USA Netball
- Sport: Netball
- Jurisdiction: United States
- Abbreviation: USANA
- Founded: 1992
- Affiliation: World Netball Americas Netball
- Headquarters: New York City

Official website
- usanetball.org

= USA Netball =

Netball governing body in the United States

USA Netball is the official governing body for netball in the United States. It was founded in 1992 as the United States of America Netball Association. It is affiliated to World Netball and Americas Netball. It is responsible for organising and administering the United States national netball team. Together with Netball America, it is one of two rival governing bodies.

==History==
===Foundation===
The inaugural meeting of the United States of America Netball Association took place in New York City on 23 May 1992, and was chaired by the president of the Bronx Netball Association, Dr.
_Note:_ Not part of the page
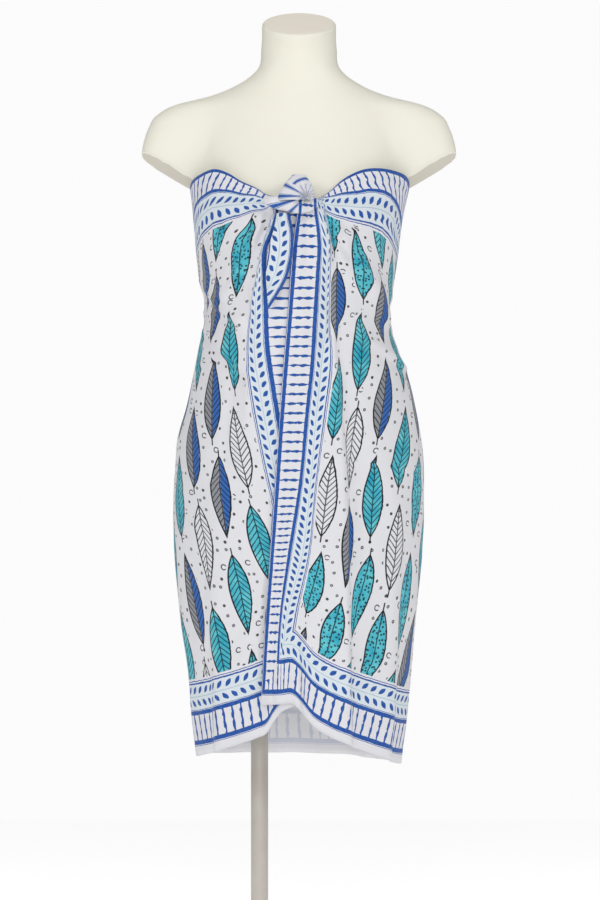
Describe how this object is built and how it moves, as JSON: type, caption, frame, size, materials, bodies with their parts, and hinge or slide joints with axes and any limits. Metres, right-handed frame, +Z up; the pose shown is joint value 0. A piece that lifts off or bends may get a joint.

Yvonne Thomas. Thomas went on to become the USANA's first president. The meeting was also attended by representatives of the Florida Netball Association, the American Netball Association of New York State, the Texas Netball Association and the Massachusetts State Netball League. Other attendees included Pat Taylor, the then president of the International Federation of Netball Associations, and Lystra Lewis, the then president of Americas Federation of Netball Associations. By 1993, USANA had hosted its first national championship. Lewis returned to present the Lystra Lewis Trophy to the winner. The United States national netball team subsequently made their debut at the 1995 World Netball Championships.

===Split===
In 2006 and 2007, USA Netball experienced an exodus of administrators due to allegations and reports of corruption and unethical behaviour. These issues were reported to World Netball. However, according to an Australian Broadcasting Corporation report, they were never acted upon. The majority of USA Netball's affiliated members, clubs and associations subsequently left the organisation and formed a new governing body, Netball America.

==Competitions==
===USA Netball National Championships===
Since 1996, USA Netball has organised a national championship. It features men's division.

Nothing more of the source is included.